_TASK TO COMPLETE_: Search the records for "imported". Copy every line where it appears.

---------- SOURCE MATERIAL

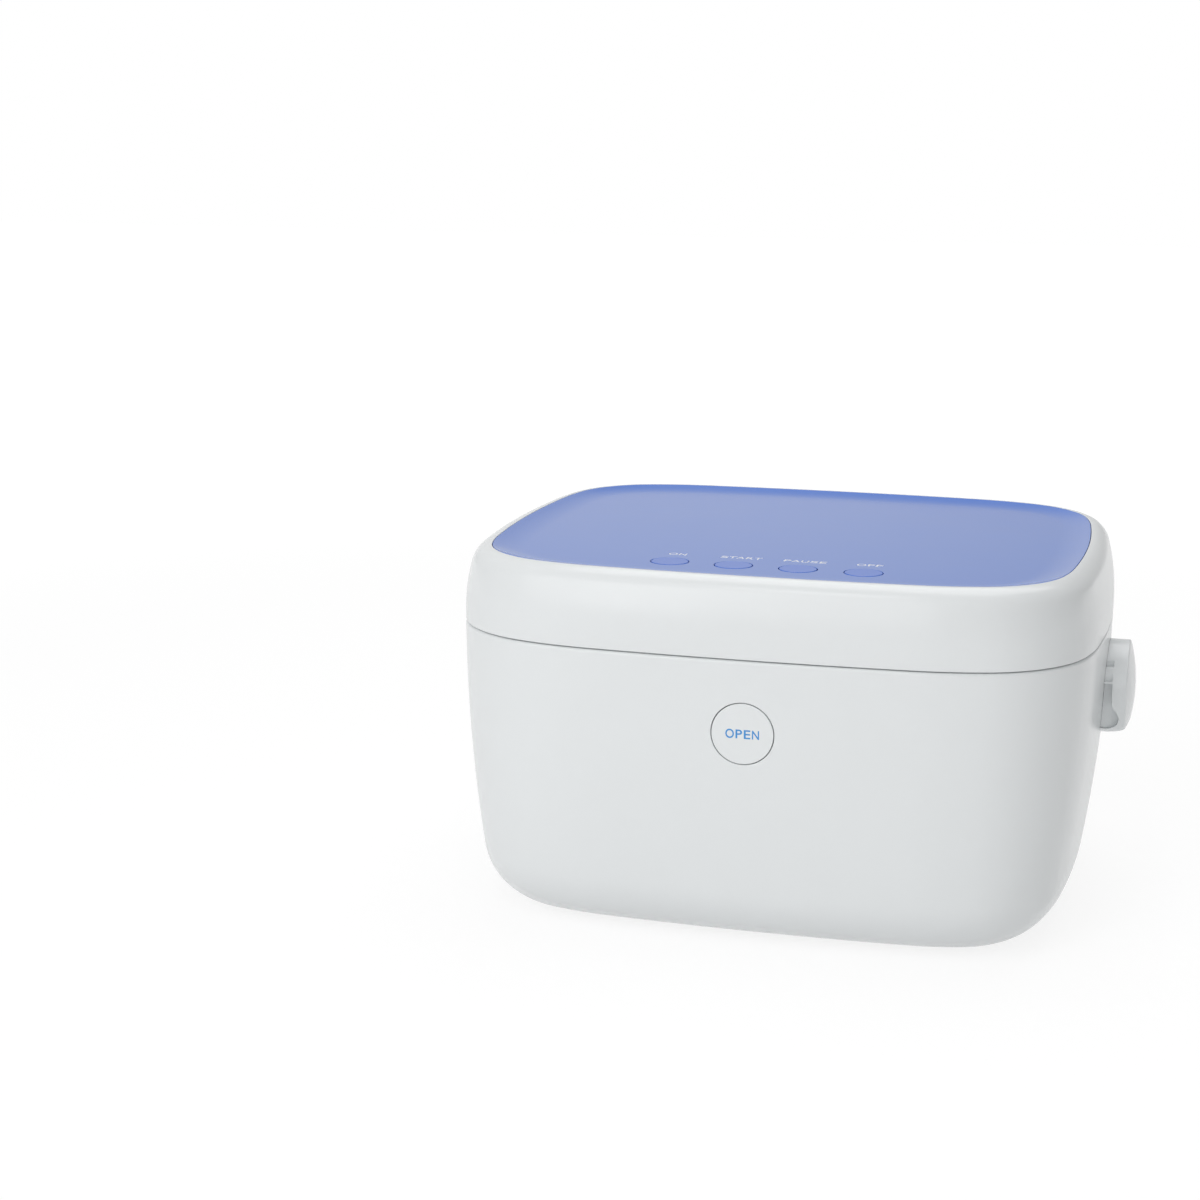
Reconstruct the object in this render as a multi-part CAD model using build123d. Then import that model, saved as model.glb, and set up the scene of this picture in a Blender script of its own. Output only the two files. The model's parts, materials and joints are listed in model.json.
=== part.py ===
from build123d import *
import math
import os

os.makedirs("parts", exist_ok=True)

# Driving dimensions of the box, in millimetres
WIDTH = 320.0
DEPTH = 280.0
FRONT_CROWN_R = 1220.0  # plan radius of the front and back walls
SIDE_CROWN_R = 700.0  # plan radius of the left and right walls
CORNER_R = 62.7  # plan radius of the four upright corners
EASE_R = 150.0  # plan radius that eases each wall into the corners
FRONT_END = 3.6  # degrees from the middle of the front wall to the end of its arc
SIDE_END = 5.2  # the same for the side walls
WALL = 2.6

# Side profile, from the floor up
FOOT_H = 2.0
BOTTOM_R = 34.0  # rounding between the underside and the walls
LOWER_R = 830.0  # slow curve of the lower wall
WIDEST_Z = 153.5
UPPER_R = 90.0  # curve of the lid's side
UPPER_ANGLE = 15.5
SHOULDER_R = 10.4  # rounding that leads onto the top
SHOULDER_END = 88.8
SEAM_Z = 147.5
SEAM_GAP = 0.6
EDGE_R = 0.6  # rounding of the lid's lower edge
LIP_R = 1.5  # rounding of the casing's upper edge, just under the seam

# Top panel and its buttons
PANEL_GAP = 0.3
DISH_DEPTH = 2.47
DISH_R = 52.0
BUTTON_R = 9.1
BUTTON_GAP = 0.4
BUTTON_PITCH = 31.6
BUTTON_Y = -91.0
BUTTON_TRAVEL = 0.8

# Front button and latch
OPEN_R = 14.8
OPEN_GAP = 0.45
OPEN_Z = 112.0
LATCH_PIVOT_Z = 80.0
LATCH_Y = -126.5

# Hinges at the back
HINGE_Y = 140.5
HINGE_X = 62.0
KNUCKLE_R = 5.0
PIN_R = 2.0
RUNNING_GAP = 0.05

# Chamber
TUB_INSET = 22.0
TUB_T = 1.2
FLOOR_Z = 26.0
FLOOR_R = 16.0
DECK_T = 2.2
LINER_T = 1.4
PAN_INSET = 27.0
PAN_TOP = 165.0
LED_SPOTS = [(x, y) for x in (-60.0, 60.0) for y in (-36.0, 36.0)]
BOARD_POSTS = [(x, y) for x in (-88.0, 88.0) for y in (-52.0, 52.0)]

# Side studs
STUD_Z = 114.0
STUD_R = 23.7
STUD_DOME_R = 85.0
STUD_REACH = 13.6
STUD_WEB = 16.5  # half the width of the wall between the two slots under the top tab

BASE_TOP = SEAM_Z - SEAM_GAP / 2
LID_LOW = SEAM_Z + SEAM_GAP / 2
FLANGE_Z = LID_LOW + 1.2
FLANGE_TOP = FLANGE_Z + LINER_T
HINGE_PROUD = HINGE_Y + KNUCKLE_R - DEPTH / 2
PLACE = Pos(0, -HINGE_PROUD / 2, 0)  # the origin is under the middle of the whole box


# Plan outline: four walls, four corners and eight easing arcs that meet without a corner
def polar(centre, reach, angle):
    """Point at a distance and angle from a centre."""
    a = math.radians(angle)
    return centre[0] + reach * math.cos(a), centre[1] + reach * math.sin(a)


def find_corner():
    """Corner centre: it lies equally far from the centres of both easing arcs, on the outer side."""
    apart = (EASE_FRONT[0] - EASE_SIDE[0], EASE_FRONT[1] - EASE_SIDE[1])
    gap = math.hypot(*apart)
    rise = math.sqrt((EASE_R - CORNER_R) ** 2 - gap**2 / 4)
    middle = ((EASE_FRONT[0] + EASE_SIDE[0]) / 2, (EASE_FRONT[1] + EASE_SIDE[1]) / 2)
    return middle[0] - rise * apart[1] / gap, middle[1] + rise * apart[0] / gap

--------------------
---------- SOURCE MATERIAL

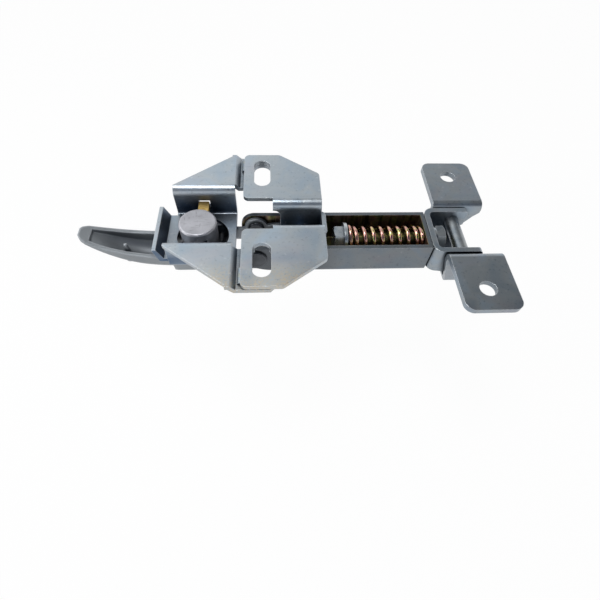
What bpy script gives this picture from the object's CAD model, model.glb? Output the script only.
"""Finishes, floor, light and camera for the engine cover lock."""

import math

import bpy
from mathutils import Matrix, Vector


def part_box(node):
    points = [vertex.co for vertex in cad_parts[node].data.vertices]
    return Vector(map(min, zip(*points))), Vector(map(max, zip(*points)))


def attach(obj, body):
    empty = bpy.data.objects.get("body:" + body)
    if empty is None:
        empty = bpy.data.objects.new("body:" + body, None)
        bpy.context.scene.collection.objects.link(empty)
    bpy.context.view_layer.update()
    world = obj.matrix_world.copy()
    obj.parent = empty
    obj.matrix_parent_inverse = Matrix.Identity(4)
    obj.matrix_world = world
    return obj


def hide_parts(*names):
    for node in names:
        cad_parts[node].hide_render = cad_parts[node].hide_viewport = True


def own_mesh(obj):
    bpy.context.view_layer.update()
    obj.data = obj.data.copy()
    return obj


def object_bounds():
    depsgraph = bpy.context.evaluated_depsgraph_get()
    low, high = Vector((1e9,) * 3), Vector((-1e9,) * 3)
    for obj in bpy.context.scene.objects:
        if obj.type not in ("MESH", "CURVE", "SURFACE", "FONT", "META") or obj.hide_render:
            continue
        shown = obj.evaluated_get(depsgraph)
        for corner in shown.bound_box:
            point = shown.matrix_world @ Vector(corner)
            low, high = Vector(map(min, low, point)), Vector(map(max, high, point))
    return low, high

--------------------
---------- SOURCE MATERIAL

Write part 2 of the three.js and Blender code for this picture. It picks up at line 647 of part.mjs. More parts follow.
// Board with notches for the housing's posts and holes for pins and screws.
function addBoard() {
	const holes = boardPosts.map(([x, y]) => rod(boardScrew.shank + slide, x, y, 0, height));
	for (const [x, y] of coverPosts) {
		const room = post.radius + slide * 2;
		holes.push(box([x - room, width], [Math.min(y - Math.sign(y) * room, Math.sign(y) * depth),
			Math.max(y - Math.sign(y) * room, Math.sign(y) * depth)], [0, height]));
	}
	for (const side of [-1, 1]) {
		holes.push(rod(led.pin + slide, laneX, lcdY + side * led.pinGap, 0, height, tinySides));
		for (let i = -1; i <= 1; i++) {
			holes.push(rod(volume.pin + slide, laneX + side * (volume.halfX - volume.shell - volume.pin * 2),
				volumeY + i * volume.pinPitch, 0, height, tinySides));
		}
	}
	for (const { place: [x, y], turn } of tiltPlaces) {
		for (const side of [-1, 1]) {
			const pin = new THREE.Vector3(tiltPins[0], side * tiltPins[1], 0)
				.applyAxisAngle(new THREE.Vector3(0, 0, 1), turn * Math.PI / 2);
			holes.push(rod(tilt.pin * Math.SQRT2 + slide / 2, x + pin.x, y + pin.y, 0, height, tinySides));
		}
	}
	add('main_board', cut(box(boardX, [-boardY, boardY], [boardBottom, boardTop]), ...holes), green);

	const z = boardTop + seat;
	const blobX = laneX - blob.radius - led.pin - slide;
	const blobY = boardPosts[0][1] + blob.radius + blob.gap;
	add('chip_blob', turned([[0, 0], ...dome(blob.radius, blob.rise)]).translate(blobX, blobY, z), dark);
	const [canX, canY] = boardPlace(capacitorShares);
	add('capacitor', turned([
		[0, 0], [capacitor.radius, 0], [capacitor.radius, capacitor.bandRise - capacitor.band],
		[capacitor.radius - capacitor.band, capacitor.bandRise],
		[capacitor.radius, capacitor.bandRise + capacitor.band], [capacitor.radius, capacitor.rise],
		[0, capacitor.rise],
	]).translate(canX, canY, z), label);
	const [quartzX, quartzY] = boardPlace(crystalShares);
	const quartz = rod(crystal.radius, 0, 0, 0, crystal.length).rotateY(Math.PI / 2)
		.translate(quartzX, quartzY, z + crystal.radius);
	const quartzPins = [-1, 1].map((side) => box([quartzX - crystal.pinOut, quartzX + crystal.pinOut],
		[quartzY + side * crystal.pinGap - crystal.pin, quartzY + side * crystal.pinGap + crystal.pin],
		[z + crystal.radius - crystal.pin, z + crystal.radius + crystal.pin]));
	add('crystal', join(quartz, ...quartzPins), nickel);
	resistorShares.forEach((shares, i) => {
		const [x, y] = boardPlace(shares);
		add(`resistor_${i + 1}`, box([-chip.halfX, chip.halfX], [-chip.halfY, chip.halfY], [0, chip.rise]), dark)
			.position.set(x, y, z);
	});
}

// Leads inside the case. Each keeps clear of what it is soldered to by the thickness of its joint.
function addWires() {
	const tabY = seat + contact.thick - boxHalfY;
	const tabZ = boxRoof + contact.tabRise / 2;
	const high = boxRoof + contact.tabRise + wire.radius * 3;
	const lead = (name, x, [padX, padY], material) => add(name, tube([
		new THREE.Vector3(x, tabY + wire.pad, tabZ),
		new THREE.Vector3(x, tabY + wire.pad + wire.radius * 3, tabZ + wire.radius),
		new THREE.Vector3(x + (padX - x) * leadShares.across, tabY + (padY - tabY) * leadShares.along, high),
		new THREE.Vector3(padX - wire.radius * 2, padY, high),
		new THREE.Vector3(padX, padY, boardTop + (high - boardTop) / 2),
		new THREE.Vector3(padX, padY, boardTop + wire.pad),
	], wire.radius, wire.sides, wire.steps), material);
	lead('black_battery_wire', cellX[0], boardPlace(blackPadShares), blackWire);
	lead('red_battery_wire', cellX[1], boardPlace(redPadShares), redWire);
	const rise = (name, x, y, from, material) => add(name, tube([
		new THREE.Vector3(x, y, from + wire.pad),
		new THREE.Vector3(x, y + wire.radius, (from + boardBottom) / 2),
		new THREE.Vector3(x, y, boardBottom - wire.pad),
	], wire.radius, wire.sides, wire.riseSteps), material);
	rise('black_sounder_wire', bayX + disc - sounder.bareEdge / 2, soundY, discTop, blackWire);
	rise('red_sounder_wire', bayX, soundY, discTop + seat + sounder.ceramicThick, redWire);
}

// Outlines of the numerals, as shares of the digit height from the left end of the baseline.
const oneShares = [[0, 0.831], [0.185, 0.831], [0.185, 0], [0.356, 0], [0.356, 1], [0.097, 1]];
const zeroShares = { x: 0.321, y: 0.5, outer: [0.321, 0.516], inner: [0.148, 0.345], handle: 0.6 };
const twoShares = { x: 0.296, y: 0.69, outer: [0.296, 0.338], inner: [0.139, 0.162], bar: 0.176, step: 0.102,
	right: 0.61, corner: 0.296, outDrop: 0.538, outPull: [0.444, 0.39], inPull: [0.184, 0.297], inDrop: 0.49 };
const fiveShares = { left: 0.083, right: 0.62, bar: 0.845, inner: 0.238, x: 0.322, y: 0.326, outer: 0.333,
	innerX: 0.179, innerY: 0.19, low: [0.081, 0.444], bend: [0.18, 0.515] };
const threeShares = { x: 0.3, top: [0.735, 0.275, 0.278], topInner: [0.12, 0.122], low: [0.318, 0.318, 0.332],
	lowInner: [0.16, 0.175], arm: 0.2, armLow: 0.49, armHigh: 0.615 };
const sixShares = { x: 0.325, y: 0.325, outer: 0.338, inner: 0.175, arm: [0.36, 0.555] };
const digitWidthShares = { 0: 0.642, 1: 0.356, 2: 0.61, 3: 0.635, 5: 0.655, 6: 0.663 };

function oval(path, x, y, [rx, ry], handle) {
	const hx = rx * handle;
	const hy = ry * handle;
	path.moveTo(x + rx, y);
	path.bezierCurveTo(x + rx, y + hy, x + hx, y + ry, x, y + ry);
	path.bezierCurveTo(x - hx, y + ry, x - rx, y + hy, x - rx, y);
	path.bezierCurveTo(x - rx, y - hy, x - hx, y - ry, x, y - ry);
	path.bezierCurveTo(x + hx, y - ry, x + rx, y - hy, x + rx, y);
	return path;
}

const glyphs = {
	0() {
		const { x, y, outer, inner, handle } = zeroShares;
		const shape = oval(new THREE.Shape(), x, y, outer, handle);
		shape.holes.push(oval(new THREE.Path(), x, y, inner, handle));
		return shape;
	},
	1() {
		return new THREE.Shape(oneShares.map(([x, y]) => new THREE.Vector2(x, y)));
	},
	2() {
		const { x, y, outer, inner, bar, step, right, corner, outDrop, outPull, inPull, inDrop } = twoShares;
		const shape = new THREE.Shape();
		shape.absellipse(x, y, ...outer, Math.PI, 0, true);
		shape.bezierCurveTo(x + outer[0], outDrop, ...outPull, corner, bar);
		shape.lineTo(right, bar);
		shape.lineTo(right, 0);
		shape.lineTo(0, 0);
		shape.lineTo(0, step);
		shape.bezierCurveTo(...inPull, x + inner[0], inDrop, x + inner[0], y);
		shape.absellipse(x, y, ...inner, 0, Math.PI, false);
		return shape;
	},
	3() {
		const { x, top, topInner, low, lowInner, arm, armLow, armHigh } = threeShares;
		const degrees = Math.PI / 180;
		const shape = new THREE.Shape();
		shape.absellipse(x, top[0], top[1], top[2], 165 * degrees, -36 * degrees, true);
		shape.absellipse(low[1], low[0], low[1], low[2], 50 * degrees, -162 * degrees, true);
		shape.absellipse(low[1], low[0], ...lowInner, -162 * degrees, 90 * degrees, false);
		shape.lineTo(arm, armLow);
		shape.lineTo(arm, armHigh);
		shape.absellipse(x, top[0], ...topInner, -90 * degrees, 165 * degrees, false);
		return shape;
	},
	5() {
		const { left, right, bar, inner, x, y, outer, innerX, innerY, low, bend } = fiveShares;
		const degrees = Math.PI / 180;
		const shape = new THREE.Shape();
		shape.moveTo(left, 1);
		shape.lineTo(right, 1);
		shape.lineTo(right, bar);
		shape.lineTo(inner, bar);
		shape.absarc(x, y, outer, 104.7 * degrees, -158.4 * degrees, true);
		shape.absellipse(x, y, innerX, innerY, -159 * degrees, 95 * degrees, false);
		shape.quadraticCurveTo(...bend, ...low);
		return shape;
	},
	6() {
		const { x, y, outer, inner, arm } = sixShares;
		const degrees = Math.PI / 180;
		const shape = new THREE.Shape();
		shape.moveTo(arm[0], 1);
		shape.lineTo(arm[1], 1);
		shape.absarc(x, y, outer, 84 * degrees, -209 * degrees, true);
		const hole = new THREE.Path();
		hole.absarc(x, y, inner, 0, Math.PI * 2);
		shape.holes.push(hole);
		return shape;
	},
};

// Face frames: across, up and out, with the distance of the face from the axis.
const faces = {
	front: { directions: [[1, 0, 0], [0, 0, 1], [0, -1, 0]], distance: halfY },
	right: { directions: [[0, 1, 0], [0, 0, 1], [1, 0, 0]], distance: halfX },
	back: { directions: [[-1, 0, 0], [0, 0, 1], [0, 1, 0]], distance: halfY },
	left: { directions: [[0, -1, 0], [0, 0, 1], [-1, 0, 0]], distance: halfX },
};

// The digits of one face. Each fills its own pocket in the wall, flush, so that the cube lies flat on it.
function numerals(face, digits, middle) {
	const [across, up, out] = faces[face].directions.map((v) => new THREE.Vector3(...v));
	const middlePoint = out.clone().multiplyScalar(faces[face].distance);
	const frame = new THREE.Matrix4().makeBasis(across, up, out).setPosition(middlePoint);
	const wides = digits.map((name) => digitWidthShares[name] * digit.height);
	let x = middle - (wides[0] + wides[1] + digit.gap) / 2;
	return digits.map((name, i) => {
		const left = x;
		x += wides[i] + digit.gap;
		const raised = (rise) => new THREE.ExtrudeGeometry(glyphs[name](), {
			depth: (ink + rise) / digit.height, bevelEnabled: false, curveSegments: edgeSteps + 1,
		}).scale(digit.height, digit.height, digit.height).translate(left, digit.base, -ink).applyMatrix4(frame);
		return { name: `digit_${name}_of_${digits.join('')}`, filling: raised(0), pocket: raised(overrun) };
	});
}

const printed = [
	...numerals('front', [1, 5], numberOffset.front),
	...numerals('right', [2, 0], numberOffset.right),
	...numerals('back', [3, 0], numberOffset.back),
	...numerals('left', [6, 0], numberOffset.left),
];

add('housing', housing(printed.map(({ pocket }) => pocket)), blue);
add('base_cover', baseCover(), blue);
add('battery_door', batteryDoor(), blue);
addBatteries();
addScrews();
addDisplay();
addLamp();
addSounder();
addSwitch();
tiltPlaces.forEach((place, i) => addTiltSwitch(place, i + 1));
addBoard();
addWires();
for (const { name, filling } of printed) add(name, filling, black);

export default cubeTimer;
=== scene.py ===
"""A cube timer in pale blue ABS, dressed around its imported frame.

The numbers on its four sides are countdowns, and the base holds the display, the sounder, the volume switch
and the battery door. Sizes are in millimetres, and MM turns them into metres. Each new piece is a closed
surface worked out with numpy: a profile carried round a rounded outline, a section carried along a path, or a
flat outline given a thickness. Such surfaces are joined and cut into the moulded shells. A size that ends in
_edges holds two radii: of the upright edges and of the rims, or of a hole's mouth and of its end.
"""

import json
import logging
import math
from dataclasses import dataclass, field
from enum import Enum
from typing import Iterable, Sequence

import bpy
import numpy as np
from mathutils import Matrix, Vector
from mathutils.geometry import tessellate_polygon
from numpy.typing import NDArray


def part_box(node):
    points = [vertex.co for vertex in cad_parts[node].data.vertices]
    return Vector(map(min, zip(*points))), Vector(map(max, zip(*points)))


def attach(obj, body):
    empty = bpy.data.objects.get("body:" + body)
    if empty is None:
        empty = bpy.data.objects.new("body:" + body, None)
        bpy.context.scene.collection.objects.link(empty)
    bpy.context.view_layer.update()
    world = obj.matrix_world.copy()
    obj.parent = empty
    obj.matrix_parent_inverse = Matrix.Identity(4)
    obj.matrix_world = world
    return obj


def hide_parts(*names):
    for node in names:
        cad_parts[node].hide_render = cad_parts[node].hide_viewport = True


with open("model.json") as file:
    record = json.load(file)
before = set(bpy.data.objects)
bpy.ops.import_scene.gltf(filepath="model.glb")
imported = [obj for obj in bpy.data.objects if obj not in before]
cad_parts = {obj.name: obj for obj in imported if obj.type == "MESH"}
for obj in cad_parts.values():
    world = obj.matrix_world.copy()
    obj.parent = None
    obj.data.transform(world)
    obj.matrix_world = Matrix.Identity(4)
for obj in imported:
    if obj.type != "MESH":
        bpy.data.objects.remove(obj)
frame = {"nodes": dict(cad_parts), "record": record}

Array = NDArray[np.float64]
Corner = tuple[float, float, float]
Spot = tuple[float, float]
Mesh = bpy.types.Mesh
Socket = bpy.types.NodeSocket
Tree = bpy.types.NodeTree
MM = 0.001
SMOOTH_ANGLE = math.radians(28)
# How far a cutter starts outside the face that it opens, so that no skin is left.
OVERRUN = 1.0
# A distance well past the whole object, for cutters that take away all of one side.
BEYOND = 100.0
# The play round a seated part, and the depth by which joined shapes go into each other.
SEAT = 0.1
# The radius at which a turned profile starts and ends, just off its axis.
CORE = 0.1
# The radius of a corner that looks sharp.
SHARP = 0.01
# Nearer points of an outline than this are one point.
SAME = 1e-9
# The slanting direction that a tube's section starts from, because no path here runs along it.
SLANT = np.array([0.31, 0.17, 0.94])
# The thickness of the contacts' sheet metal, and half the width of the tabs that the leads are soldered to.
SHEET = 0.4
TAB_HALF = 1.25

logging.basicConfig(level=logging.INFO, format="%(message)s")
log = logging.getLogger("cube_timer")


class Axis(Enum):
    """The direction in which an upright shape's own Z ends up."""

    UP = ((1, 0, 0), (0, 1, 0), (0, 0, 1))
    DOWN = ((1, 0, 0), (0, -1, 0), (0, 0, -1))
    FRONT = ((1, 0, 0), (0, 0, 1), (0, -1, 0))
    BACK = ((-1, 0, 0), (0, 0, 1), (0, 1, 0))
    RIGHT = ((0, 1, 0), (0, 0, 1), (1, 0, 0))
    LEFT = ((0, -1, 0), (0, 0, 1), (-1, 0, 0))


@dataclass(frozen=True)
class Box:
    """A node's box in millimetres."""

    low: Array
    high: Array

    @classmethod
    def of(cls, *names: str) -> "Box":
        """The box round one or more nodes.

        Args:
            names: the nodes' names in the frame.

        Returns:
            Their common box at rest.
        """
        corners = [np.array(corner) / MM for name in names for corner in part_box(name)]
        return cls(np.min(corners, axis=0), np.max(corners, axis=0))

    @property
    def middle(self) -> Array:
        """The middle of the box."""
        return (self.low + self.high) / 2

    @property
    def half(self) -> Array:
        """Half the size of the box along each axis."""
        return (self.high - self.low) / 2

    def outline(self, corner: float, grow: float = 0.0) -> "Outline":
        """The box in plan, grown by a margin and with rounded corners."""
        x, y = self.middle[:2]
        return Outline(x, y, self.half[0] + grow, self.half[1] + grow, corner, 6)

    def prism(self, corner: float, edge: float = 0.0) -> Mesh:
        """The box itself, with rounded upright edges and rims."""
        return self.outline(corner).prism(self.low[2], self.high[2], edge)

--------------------

_WRITTEN ANSWER_:
"""A cube timer in pale blue ABS, dressed around its imported frame.
imported = [obj for obj in bpy.data.objects if obj not in before]
cad_parts = {obj.name: obj for obj in imported if obj.type == "MESH"}
for obj in imported:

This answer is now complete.